If a discrete markov chain is stationary (as far as I know: doesn't modify itself with time), irreducible (doesn't have transient states) and aperiodic (no periodic states), is it positive recurrent?
This answer might be answered or not, the problem is: I don't know whether it can.
A chain is positive recurrent if mean recurrence time is finite, but it seems to me that I don't know how many states are there in a generic discrete markov chain (could it be infinite states?).
If by "stationary" you mean that the transition probabilities $P(X_{n+1} = y \mid X_n = x)$ are independent of $n$ (also called "time homogeneous"), then the answer is certainly no, if the chain can have an infinite number of states. Consider a chain on the integers where at each step you move one unit to the right with probability 1 (i.e. $P(X_{n+1} = x+1 \mid X_n = x) =1$); then every state is transient.

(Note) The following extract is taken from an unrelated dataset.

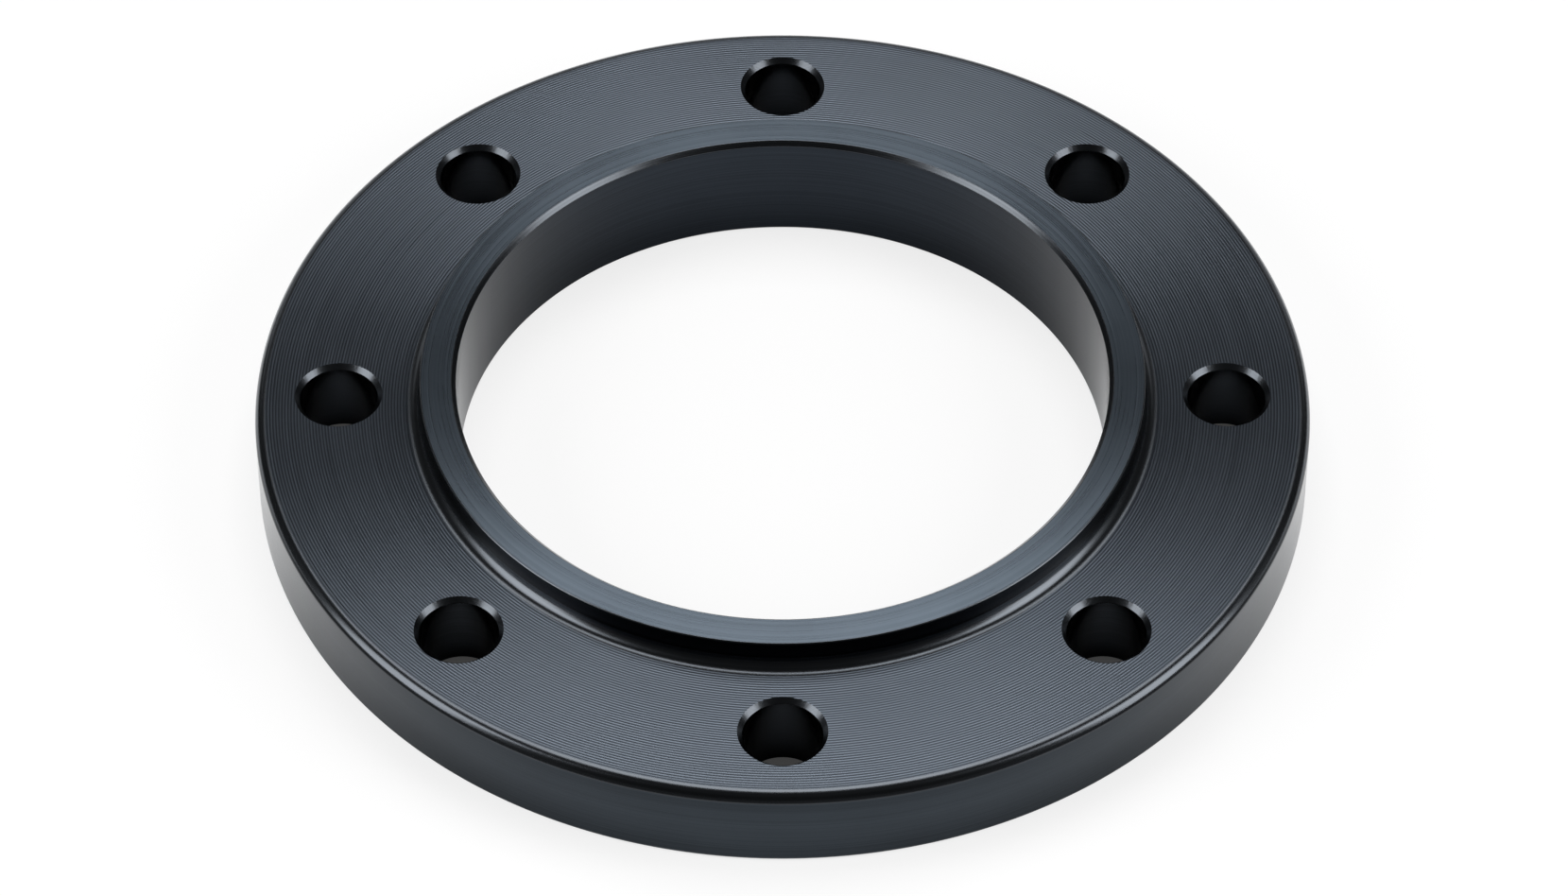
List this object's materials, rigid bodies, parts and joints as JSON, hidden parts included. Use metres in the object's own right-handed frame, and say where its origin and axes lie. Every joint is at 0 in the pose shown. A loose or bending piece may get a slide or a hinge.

If by "stationary" you mean the chain admits a stationary distribution, i.e. there is a probability measure $\pi$ such that $P_\pi(X_n = x) = \pi(x)$ for every $n,x$, then the answer is yes, every state is positive recurrent, and indeed the expected return time $E_x T_x$ is given by $1/\pi(x)$. You do not need aperiodicity. This is a standard fact and should be in most textbooks.
A chain with a finite number of states always admits a stationary distribution, so in the first example, having an infinite number of states was necessary.